Ora i social e le app vanno a caccia dei dati sulla nostra salute mentale
Negli ultimi tempi social e app hanno iniziato a mostrare un insolito interesse per i dati personali sulla salute mentale degli utenti, e presumibilmente non lo fanno perché si interessano del nostro benessere psicofisico e neanche per la ricerca scientifica in campo medico, ma piuttosto perché sono informazioni che possono essere molto preziose per i loro scopi.
Per capire quanto siano diventati appetibili tali dati, basti pensare alla ricerca condotta dalla Sanford School of Public Policy della Duke University, in cui 11 broker dei 37 interpellati hanno offerto database di dati sulla salute mentale a blocchi di 5.000 utenti al prezzo di 275 dollari cadauno, e composti da liste di nominativi di persone classificate in base al problema mentale diagnosticato, tra cui “depressione, disturbo bipolare, problemi di ansia, disturbo di panico, disturbo da stress post-traumatico, disturbo ossessivo-compulsivo e disturbo della personalità”.
Non c’è quindi da sorprendersi se spesso i social ci chiedono “a costa stai pensando?”, e del resto gli stessi giganti della tecnologia non stanno neanche nascondendo di stare studiando come riuscire a leggere, o quantomeno decifrare i nostri pensieri.
In attesa di riuscirci, è comprensibile quindi che cerchino di anticipare i tempi utilizzando gli strumenti che possono avere a disposizione al presente, come appunto le informazioni su test psicologici, il nostro stato d’animo, le nostre ansie, e varie analisi della nostra salute mentale.
Purtroppo non tutti gli utenti nutrono diffidenza nel fornire online informazioni confidenziali senza sapere esattamente chi ci sia dall’altra parte, come nel caso dell’app di telemedicina Cerebral, tramite la quale i pazienti pensavano di raccontare i loro traumi e i loro disagi solo allo psicologo, quando in realtà le informazioni venivano condivise con social media come Facebook, TikTok, e anche Google.
Perciò non c’è da meravigliarsi neppure che i dati sulla salute mentale vengano rastrellati sul web in modo non trasparente o addirittura illecito, come nel recente caso in cui la Federal Trade Commission (FTC) ha imposto alla BetterHelp (che offre supporto psicologico online) di sborsare un risarcimento di 7,8 milioni di dollari da pagare agli stessi consumatori per aver condiviso i loro dati sensibili con le piattaforme social.
Ci sono sicuramente motivi plausibili perché app e social stiano andando a caccia dei dati sulla nostra salute mentale:
innanzitutto, se riescono a sapere cosa pensiamo, quelle informazioni possono fare gola per finalità di marketing, perché la pubblicità è fatta di persuasione, e se chi progetta una campagna promozionale conosce i nostri stati d’animo (e anche le nostre debolezze e le nostre vulnerabilità) potrà quindi realizzare una comunicazione molto più efficace e penetrante rispetto ad una strategia basata “solo” sulla profilazione dei nostri gusti e delle nostre preferenze.
(Nella foto: Nicola Bernardi, presidente di Federprivacy)
C’è però anche il rischio che queste informazioni sulle nostre condizioni psicologiche vengano utilizzate per condizionare le nostre opinioni, e non solo per convincerci a comprare un certo prodotto, ma magari anche per influire sulle nostre intenzioni di voto in occasioni di elezioni politiche, oppure per influenzarci su certi temi sociali su cui potremmo cambiare gradualmente opinione senza neanche accorgercene, arrivando ad accettare quello che per noi fino a poco tempo prima era inaccettabile e viceversa.
E poi c’è il tema dell’intelligenza artificiale, che per essere implementata ha bisogno di tonnellate di immagini e informazioni.

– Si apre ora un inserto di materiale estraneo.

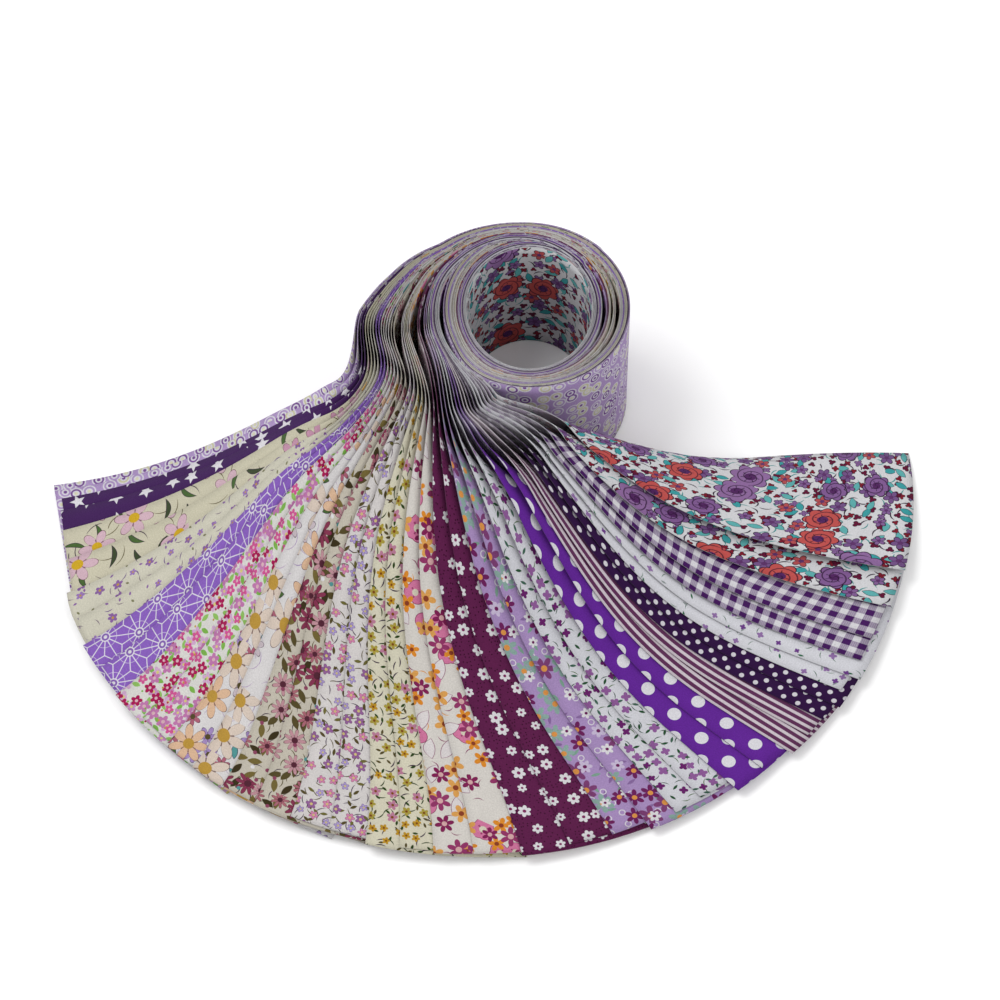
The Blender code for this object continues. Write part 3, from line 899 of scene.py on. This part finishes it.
def cloth(name, points, mats, start):
    """A strip as a thin sheet with its print above, its back below and its cut edge between."""
    rows, columns = points.shape[:2]
    vertices = points.reshape(-1, 3) + np.array([SHIFT_X, SHIFT_Y, 0.0])
    faces = []
    for i in range(rows - 1):
        for j in range(columns - 1):
            a = i * columns + j
            faces.append((a, a + 1, a + columns + 1, a + columns))
    mesh = bpy.data.meshes.new(name)
    mesh.from_pydata([tuple(v) for v in vertices], [], faces)
    for mat in mats:
        mesh.materials.append(mat)
    middle = points[:, columns // 2]
    run = np.concatenate([[0], np.cumsum(np.linalg.norm(np.diff(middle, axis=0), axis=1))])
    layer = mesh.uv_layers.new(name="cloth")
    for loop in mesh.loops:
        row, column = divmod(loop.vertex_index, columns)
        layer.data[loop.index].uv = (column / (columns - 1) * WIDTH, start + run[row])
    mesh.polygons.foreach_set("use_smooth", [True] * len(mesh.polygons))
    piece = bpy.data.objects.new(name, mesh)
    bpy.context.scene.collection.objects.link(piece)
    shell = piece.modifiers.new("thickness", "SOLIDIFY")
    shell.thickness = CLOTH
    shell.offset = 0
    shell.material_offset = 1
    shell.material_offset_rim = 2
    return piece


def strips():
    share = np.linspace(0, 1, ROWS_FAN)
    data = fan(share)
    across = np.linspace(0, 1, COLUMNS)
    random = np.random.default_rng(11)
    mats = {}
    for number in range(1, COUNT + 1):
        fabric = FABRICS[(number - 1) // 2][0]
        node = fabric + ("_a" if number % 2 else "_b")
        if fabric not in mats:
            mats[fabric] = cloth_materials(fabric, (number - 1) // 2)
        points = strip_points(data, number, across, random)
        piece = cloth(node + "_cloth", points, mats[fabric], random.uniform(0, 0.4))
        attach(piece, "root")
        nodes = [node, "roll"] if number == COUNT else [node]
        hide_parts(*nodes)


def table_and_light():
    bpy.ops.mesh.primitive_plane_add(size=6.0, location=(0, 0, -0.0001))
    floor = bpy.context.object
    floor.name = "table"
    white = bpy.data.materials.new("table_white")
    white.use_nodes = True
    shader = white.node_tree.nodes["Principled BSDF"]
    shader.inputs["Base Color"].default_value = (0.90, 0.90, 0.90, 1)
    shader.inputs["Roughness"].default_value = 0.9
    floor.data.materials.append(white)
    world = bpy.data.worlds.new("studio")
    world.use_nodes = True
    world.node_tree.nodes["Background"].inputs["Color"].default_value = (1, 1, 1, 1)
    world.node_tree.nodes["Background"].inputs["Strength"].default_value = 0.85
    bpy.context.scene.world = world
    for name, place, size, power in (("key", (-0.9, 0.3, 1.5), 1.0, 16),
                                     ("fill", (1.0, -1.0, 1.4), 1.2, 7)):
        lamp = bpy.data.lights.new(name, "AREA")
        lamp.size = size
        lamp.energy = power
        light = bpy.data.objects.new(name, lamp)
        light.location = place
        light.rotation_euler = (-Vector(place)).to_track_quat("-Z", "Y").to_euler()
        bpy.context.scene.collection.objects.link(light)


def camera():
    """The photo's view of the fan."""
    lens = bpy.data.cameras.new("camera")
    lens.sensor_width = 36.0
    lens.lens = LENS
    eye = bpy.data.objects.new("camera", lens)
    up = math.radians(EYE_UP)
    target = Vector((SHIFT_X, SHIFT_Y, 0))
    eye.location = target + Vector((0, -EYE_AWAY * math.cos(up), EYE_AWAY * math.sin(up)))
    eye.rotation_euler = (target - eye.location).to_track_quat("-Z", "Y").to_euler()
    bpy.context.scene.collection.objects.link(eye)
    bpy.context.scene.camera = eye


strips()
table_and_light()
camera()
bpy.context.scene.view_settings.view_transform = "Standard"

Implementare i sistemi di intelligenza artificiale allenando gli algoritmi con le informazioni sulla salute mentale degli utenti può rappresentare sicuramente un valore aggiunto per raggiungere l’obiettivo di leggere o decifrare il pensiero delle persone.
A norma di GDPR i dati sulla salute mentale (a parte alcune eccezioni in ambito terapeutico) potrebbero essere trattati solo con il nostro esplicito consenso, e dopo che chi ce li chiede ci ha informato in modo consapevole sulle finalità per cui intende usarli.
Quindi, è fondamentale che leggiamo bene le informative sulla privacy, e in ogni caso che valutiamo bene se la app o il sito web che ci sta chiedendo informazioni sulla nostra salute mentale ha davvero la nostra fiducia per raccontare delle cose che normalmente racconteremmo nel privato dello studio del nostro professionista di fiducia.